* **SUPPLIED MATERIAL**
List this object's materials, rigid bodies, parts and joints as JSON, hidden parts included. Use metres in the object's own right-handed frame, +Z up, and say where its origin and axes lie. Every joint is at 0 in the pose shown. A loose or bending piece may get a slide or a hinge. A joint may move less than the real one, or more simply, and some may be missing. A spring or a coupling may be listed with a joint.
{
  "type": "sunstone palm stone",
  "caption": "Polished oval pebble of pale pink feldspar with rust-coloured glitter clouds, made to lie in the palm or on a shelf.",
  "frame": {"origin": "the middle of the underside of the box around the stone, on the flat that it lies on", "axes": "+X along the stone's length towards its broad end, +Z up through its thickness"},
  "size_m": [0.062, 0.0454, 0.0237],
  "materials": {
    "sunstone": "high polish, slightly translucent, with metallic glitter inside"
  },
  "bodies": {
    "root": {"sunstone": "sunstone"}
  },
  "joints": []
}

* **WHAT IS ASKED**
Using the listing above, pull out all lines that hold the word "joints".

* **SOLVED PROBLEM**
List this object's materials, rigid bodies, parts and joints as JSON, hidden parts included. Use metres in the object's own right-handed frame, +Z up, and say where its origin and axes lie. Every joint is at 0 in the pose shown. A loose or bending piece may get a slide or a hinge. A joint may move less than the real one, or more simply, and some may be missing. A spring or a coupling may be listed with a joint.
  "joints": []